Wednesday 30 June 2021, 7.30pm
Dramatic soprano, composer and improvising vocalist Alya Al-Sultani joins experimental turntablist and composer Mariam Rezaei for their debut duo performance at Cafe Oto. Eschewing stereotypes, they will warp and weave elements of opera, hiphop, noise and free improv together. Both Al-Sultani and Rezaei will playing with Middle Eastern poetry, vocal improv and instrumental samples in a free-form collaboration that will push at the boundaries of two turntables and one microphone.
Award-winning experimental composer Cassandra Miller is known for her large-scale orchestral works with the likes of Charles Curtis, Plus-Minus and BBC SSO. In this rare live performance, Miller will improvise solo, moving between vocals and instruments. This special performance will be luminous and promises to unveil more of the profoundly beautiful music that we love from Miller.
Experimental composer, performer and visual artist Amy Cutler will perform across musical mediums. Her delicate mixture of reductionism, experimental electronics, found sounds and ethereal vocals make up her gorgeously unique sound palette. Fresh from the release of her new album ’the ends (also end) of (the)earth and variants’, Cutler will perform live with multiple instruments and experimental vocals.
Alya Al-Sultani is a dramatic soprano, improvising vocalist and opera-maker from Basrah, Iraq. Her work is focused on the themes of liberation and love. Her current work includes a trio with Pat Thomas and Khabat Abas (Manara) and with Robert Mitchell and Maggie Nicols, a duo with Maggie Nicols and an underground electronic / opera duo with GRANDMIXXER. She is working on a new opera with Jennifer Farmer, In The Teeth of the Wind, due to be debuted in 2026. She continues to be a student in the life-long study of maqam and Arabic music and has released albums of Iraqi folk songs and interpretations of Arabic poetry by living and past poets.
Her most recent releases include improvised solo opera suites "Three Ages of Woman/Mother", "Self Lost / Self Found" and "Return/Exile" and a protest album with Maggie Nicols "Free, Free". Her most recent release is "Immersion" with Robert Mitchell and Maggie Nicols and upcoming in September is Manara's debut album, both out on the UK label Discus.
Mariam Rezaei is a multi-award-winning composer, turntablist and performer working across experimental new music, free improvisation, mutant club music and hip-hop. Described by The Wire as “one of the most technically adept and creatively daring artists to use the turntable as a musical instrument,” Rezaei uses a digital vinyl system, allowing her to manipulate an expansive range of samples in real time using classic turntablist skills and her own innovative techniques.

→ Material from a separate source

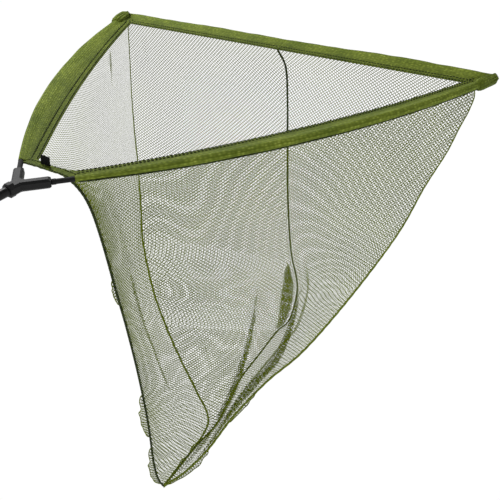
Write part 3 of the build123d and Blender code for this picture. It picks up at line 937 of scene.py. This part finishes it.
def make_label():
    """A plain woven tag sewn to the hem by its lower edge and standing up from it."""
    width, height, thickness = 0.0205, 0.0165, 0.0009
    low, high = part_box("label_tag")
    foot = (np.array(low) + np.array(high)) / 2 - HEAD
    across = np.linspace(-0.5, 0.5, 14)
    rings = []
    for t in np.linspace(0, 1, 26):
        lean = -0.0030 * t**1.5
        curve = 0.0016 * np.cos(pi * across) * sin(pi * t) + 0.001 * t * across
        y = foot[1] + across * width + lean
        x = foot[0] + curve
        z = np.full_like(across, 0.0010 + height * t)
        edge = 0.55 + 0.45 * (abs(t - 0.5) < 0.48)
        front = np.stack([x - thickness / 2 * edge, y, z], 1)
        back = np.stack([x + thickness / 2 * edge, y, z], 1)[::-1]
        rings.append(np.vstack([front, back]))
    points, quads = capped_tube(np.array(rings))
    tag = new_mesh("side_tag", points, quads, LABEL)
    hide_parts("label_tag")
    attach(tag, "head")


POCKET_START = {"left": -0.062, "right": -0.050}  # from the middle of the arm's tip cap
POCKET_BULK = {"left": 1.22, "right": 0.96}  # shares of the usual radius


def make_corner_pockets():
    """A gathered cap of sleeve cloth over each arm's tip."""
    for side, hand in SIDES:
        low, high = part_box(f"arm_tip_{hand}")
        tip = (np.array(low) + np.array(high)) / 2 - HEAD
        ahead = np.array([cos(ARM_TIP_ANGLE), side * sin(ARM_TIP_ANGLE), 0])
        part = np.linspace(0, 1, 40)
        reach = np.interp(part, (0, 1), (POCKET_START[hand], 0.0150))
        rounded = np.sqrt(np.clip(1 - np.clip((part - 0.78) / 0.225, 0, 1) ** 2, 0, 1))
        swelling = np.interp(part, (0, 0.12, 0.3, 0.65, 1), (0.72, 0.98, 1.0, 0.92, 0.80))
        radius = 0.0108 * rounded * POCKET_BULK[hand] * swelling
        angle = np.linspace(0, tau, 64, endpoint=False)
        pleats = np.cos(9 * angle[None] + 5 * part[:, None]) * (0.35 + part[:, None])
        gather = 1 + 0.16 * pleats * np.cos(4 * angle[None] + 1.3 + side)
        around = np.outer(np.cos(angle), (-ahead[1], ahead[0], 0)) + np.outer(np.sin(angle), (0, 0, 1.15))
        line = tip + ahead * reach[:, None] - np.array([0, 0, 0.0010])
        rings = line[:, None] + around[None] * (radius[:, None] * gather)[..., None]
        points, quads = capped_tube(rings)
        pocket = new_mesh(f"corner_pocket_{hand}", points, quads, SLEEVE_CLOTH)
        lengths = np.r_[reach[0], reach, reach[-1]]
        weave = np.stack([np.repeat(lengths, len(angle)), np.tile(angle * 0.009, len(lengths))], 1)
        lay_weave(pocket, quads, weave)
        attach(pocket, f"{hand}_arm")


# ------------------------ spreader, arms and handle
ROOT_START, ROOT_END = 0.0505, 0.094  # the black sheath between a socket's mouth and the sleeve
ROOT_RADIUS = 0.0041
ROOT_LIP, LIP_RISE = 0.006, 0.0006  # the thicker lip at its socket end


def make_arm_roots():
    """A short black sheath over each arm where it leaves the spreader."""
    along = np.linspace(ROOT_START, ROOT_END, 24)
    for side, hand in SIDES:
        points, _ = arm_line(along)
        radius = ROOT_RADIUS + np.where(along < ROOT_START + ROOT_LIP, LIP_RISE, 0)
        root = rope(f"arm_root_{hand}", points * (1, side, 1), radius, RUBBER, depth=0, around=28)
        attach(root, f"{hand}_arm")


def finish_cad_nodes():
    """The CAD nodes whose shapes are right get their materials."""
    finishes = (
        (BLOCK_PLASTIC, ("spreader_block", "arm_tip_left", "arm_tip_right",
                         "handle_ferrule", "handle_tip_bush", "handle_collar")),
        (ARM_LACQUER, ("arm_left", "arm_right")),
        (TUBE_LACQUER, ("handle_tip_section", "handle_butt_section")),
        (RUBBER, ("stud_washer", "handle_butt_cap")),
        (BRASS, ("spreader_stud",)),
    )
    for finish, nodes in finishes:
        for node in nodes:
            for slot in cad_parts[node].material_slots:
                slot.material = finish


# ------------------------ stage, light and camera
FLOOR_HALF, FLOOR_Z = 60.0, -1.6
GLOW, SKY_OVERHEAD = 1.02, 0.08  # of the floor and the sky near the horizon, and the share left overhead


def make_stage():
    """A luminous white floor well below the net, under a sky that is dim overhead."""
    corners = [(x * FLOOR_HALF, y * FLOOR_HALF, FLOOR_Z) for x, y in ((-1, -1), (1, -1), (1, 1), (-1, 1))]
    white, tree, shader = material("studio_floor", Roughness=0.9, Base_Color=(0, 0, 0, 1),
                                   Specular_IOR_Level=0, Emission_Strength=GLOW)
    glow = colour_ramp(tree, noise(tree, 0.4), [(0.3, (0.99, 0.99, 0.99)), (0.7, (1, 1, 1))])
    tree.links.new(glow, shader.inputs["Emission Color"])
    floor = new_mesh("floor", corners, [(0, 1, 2, 3)], white, smooth=False)
    world = bpy.data.worlds.new("studio")
    bpy.context.scene.world = world
    world.use_nodes = True
    tree = world.node_tree
    towards = add_node(tree, "ShaderNodeTexCoord").outputs["Generated"]
    upward = add_node(tree, "ShaderNodeSeparateXYZ", {"Vector": towards}).outputs["Z"]
    sky = colour_ramp(tree, upward, [(0.38, (1, 1, 1)), (0.70, (SKY_OVERHEAD,) * 3)])
    tree.links.new(sky, tree.nodes["Background"].inputs["Color"])
    tree.nodes["Background"].inputs["Strength"].default_value = GLOW


def area_light(name, place, aim, size, power):
    """A large soft light aimed at a point, both in head coordinates."""
    data = bpy.data.lights.new(name, "AREA")
    data.shape = "DISK"
    data.size = size
    data.energy = power
    lamp = bpy.data.objects.new(name, data)
    lamp.location = Vector(place) + Vector(HEAD)
    lamp.rotation_euler = (Vector(aim) - Vector(place)).to_track_quat("-Z", "Y").to_euler()
    bpy.context.scene.collection.objects.link(lamp)


CAMERA_PLACE = (-0.5806, -0.8031, 0.4914)  # in head coordinates
CAMERA_RIGHT = (0.5448, -0.8382, -0.0257)
CAMERA_UP = (0.4751, 0.2832, 0.8331)
CAMERA_AHEAD = (0.6910, 0.4661, -0.5525)


def make_camera():
    """The camera, above and behind the net on its right side, and rolled."""
    data = bpy.data.cameras.new("camera")
    data.sensor_width = 36.0
    data.lens = 51.13
    turn = Matrix((CAMERA_RIGHT, CAMERA_UP, [-a for a in CAMERA_AHEAD])).transposed().to_4x4()
    camera = bpy.data.objects.new("camera", data)
    camera.matrix_world = Matrix.Translation(Vector(CAMERA_PLACE) + Vector(HEAD)) @ turn
    bpy.context.scene.collection.objects.link(camera)
    bpy.context.scene.camera = camera


make_camera()
make_stage()
area_light("key", (1.0, 1.5, 2.0), aim=(0.4, 0, -0.2), size=1.0, power=80)
area_light("fill", (-1.6, -1.9, 1.7), aim=(0.3, 0, -0.3), size=2.0, power=4)
bpy.context.scene.view_settings.view_transform = "Standard"
finish_cad_nodes()
make_bag()
make_side_sleeves()
make_front_sleeve()
make_hem()
make_label()
make_corner_pockets()
make_arm_roots()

The Anglo-Iranian virtuoso’s latest solo release FRACTURED (Heat Crimes) has been praised by The Wire, Uncut and Bandcamp Daily, and was one of The Quietus’ cassette releases of 2024. Rezaei is a member of the international free music supergroup The Sleep of Reason Produces Monsters, the pioneering Turntable Trio with Evicshen and Maria Chávez, 1984 with Kobe Van Cauwenberghe and Sakina Abdou, and Fire! Orchestra.
Her co-composition with Matthew Shlomowitz, 6 Scenes for Turntable and Orchestra, was premiered at IMD Darmstadt 2023, while in October 2025, she premiered Scholar’s Record, a major commission for the 75th Donaueschinger Musiktage that draws on the legendary festival’s audio archives. Other recent projects include a collaboration with Ensemble Contrechamps and upcoming commissions from Ensemble Intercontemporain and Huddersfield Contemporary Music Festival.
Other collaborators include Pat Thomas, Bill Orcutt, Jennifer Walshe, Edward George, Farida Amadou, Mats Gustafsson, Valentina Magaletti, Robyn Rocket, Thurston Moore, Lasse Marhaug, Evicshen, Fritz Welch, Raymond MacDonald, Lukas König, Okkyung Lee, Dali de St Paul, Kenosist and Ali Robertson.
CASSANDRA MILLER is a Canadian composer living in London. Her notated compositions often explore transcription as a creative process, through which the expressive vocal qualities of pre-existing music are both magnified and transfigured. Other compositions sometimes take the form of collaborations and that combine automatic singing and mimicry to create vulnerable and hospitable spaces for deep listening.
Amy is an artist, cultural geographer, and live cinema artist who works with ideas of geography and nonhuman others. In her career in the GeoHumanities she has completed a PhD, a post-doc, and an ECR fellowship, and she has exhibited her work or run live events with organisations including Somerset House, Sheffield Doc Fest, the Natural History Museum, and Kew Gardens. Her geography training impacts her work as a musician, performer, and designer, and she works frequently on the production of immersive and live cinema and exhibition events provoking and changing the public conversation around ideas of space, geography, and nature-cultures. She is also a cross-disciplinary lecturer and teaches more publicly too, often developing unusual live sessions and field-trips for museums, festivals, and galleries.